Our lives are set in motion by minute and monumental moments; sometimes a nudge, sometimes a full-on boot to the butt, to get us where we are going. The Keystone Clay shows celebrate that, I suppose all our exhibitions do that… Someone taught someone how to do something in clay, it came out nice, so let’s put it on a pedestal and share it. But who was that someone who saw the spark, the intent, the excitement and potential and told you “Yes, this is good. You are good. Keep doing this.”? And you think, by golly I will, I enjoy this! Even with the late nights, kiln disasters, gravitational mishaps or hands so rough you can sand down your green-ware.
Growing up I always liked to make and sculpt, Playdoh or the red wax from the Pepperidge Farms’ Christmas cheese basket (with those strange strawberry candies). This was nurtured and encouraged by my parents, dutifully buying supplies as needed and showcasing the results on the desks at work. Ceramics wasn’t a strong program in my high school, but we did have a remarkable metalsmithing studio: working with a flat sheet, etching, enameling and even lost-wax casting. That is where I spent most free periods, hunkered in that tiny room sandwiched between the two main 2-D classrooms. Metalsmithing is where I thought I would settle into once in college as well.
The metalsmith professor at my College was a tender-hearted ball-buster, an amazing teacher who wanted and expected the best work and gave me a C in my first semester of foundations. With that black mark on my record, I knew I had to be better and work on my studio discipline. The pride I had at skipping foundations in high school because I was so totally awesome in art (it was the 80s) soon smacked me in the face.
So, I opted to take a ceramics class as my first studio elective, build some stamina, mental muscle and creative tenacity before facing her again (cue Rocky theme and montage). But I never really left that classroom. I felt at home, things clicked and made absolute sense within the clay studio. I understood the malleable material, loved how it listened to my hands, hated to leave the studio and thrived on the excitement of a kiln unloading. Enthralled by it's potential to become almost anything. Plus, I could work in a scale larger than my jewelry skills would allow. The potter’s wheel was a more difficult beast for me to tame and we have come to a truce, hand-building is still my joy and zone.
All of this would have been fine and lovely, but what made it indelible was my exceptional professor Mitch Messina. He was the right person at the right time. A narrative sculptor who hand-built large and complex forms, used leftover house paint as a surface treatment and seamlessly wove in mixed media.

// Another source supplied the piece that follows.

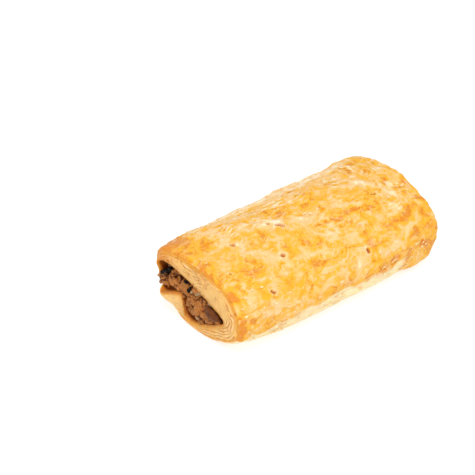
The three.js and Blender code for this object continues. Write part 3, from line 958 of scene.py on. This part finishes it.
NEAR_ONION = (
    (-2.3, 21.2, 1.4, (0.8, 1.9, 1.1)), (-4.6, 22.8, 1.4, (0.7, 1.3, 0.8)),
    (-6.9, 7.4, 1.2, (0.7, 2.2, 0.9)), (-3.6, 7.2, 1.2, (0.8, 1.8, 1.1)),
    (-13.2, 20.8, 1.8, (0.6, 1.9, 0.8)), (-0.2, 9.6, 1.2, (0.6, 1.4, 1.0)),
    (1.6, 20.0, 1.8, (0.7, 1.5, 0.9)), (-10.5, 8.6, 1.4, (0.6, 2.0, 0.7)),
)
NEAR_DARK = (
    (21.6, 22.2, 1.6, (1.2, 2.6, 1.3)), (24.4, 19.8, 0.6, (1.0, 1.3, 1.4)),
    (5.8, 24.4, 1.8, (1.2, 1.7, 1.3)), (3.5, 20.4, 1.6, (1.1, 1.4, 1.6)),
    (6.6, 21.0, 1.4, (1.0, 1.2, 1.4)), (1.6, 14.2, 1.6, (1.0, 1.0, 1.4)),
    (22.4, 16.6, 3.0, (0.9, 1.3, 1.0)), (19.0, 24.6, 1.8, (1.2, 2.2, 1.3)),
    # The bits at y -9.0 and -23.4 sit in the shaded gaps under the hollow's roof: dark bits put there as
    # painted shade
    (25.6, 16.0, 0.6, (0.9, 1.0, 1.6)), (-9.0, 21.6, 2.2, (0.9, 2.3, 1.1)),
    (-23.4, 17.6, 2.2, (0.8, 1.5, 1.2)),
)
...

He saw I was bitten by the clay bug and fed that critter. He trusted me to fire the kilns, mix the clay and glazes. Looking back, I may have been Tom Sawyered into doing the work that he was relieved not to have to do all himself, but it was necessary training and I still stand on that foundation. His slide shows introduced me to ceramic artists (who I still revere) and inspired me with things outside the sphere of my knowledge. (The Memphis Style of design began in Italy??? What? Frida who? Ohhhhhhhh, yeah, perfect.) He showed me how to build separate components, in sections to make larger, gravity defying works with spines of threaded rods and the magic elixir of PC-7 epoxy to hold it all together…or put it back together when a giant head rolls off the table.
I babysat his kids and saw a home filled with art: ceramics and humble farm implements jockeyed for space on walls and shelves with battalions of books and salt and pepper sets by the gazillions. All curated by two amazing artists who ate off of original Fiesta ware. I was always a little wary of the orange plates.
His wife Barb got me my first teaching job out of school, at the local museum in their Creative Workshop. Her best advice? “Don’t be nervous, you know more than your students.” So true, when they are 8 years old. When I floundered after school, not knowing how to get to the next step, too anxious to apply to grad school, they took me on tours of potential schools.
I have been fortunate to have many mentors after college, but I don’t know where I’d be without the Messinas when I was taking those tentative steps. Probably still working in the basement of my childhood home, which would be awkward, since that was sold years ago.
So now I do work in a basement, but in my home; surrounded by an eclectic collection of ceramics and implements, stuffed with books and a sane amount of S+P sets. In my classrooms, I get to share what they gave me, with my students of various ages.
I am lucky to work with some of the best in our field and to curate shows that support emerging talents. And I am grateful for the time invested in a sophomore who liked to make sculptures with lizards crawling all over them.
Our next two exhibitions focus on the synergy between the artist-educator and the nascent makers of the future. What stories do you have about your artistic journey? Who are the teachers who helped you begin, kept you inspired and challenged or brought you a cup of tea when the kiln did not cooperate?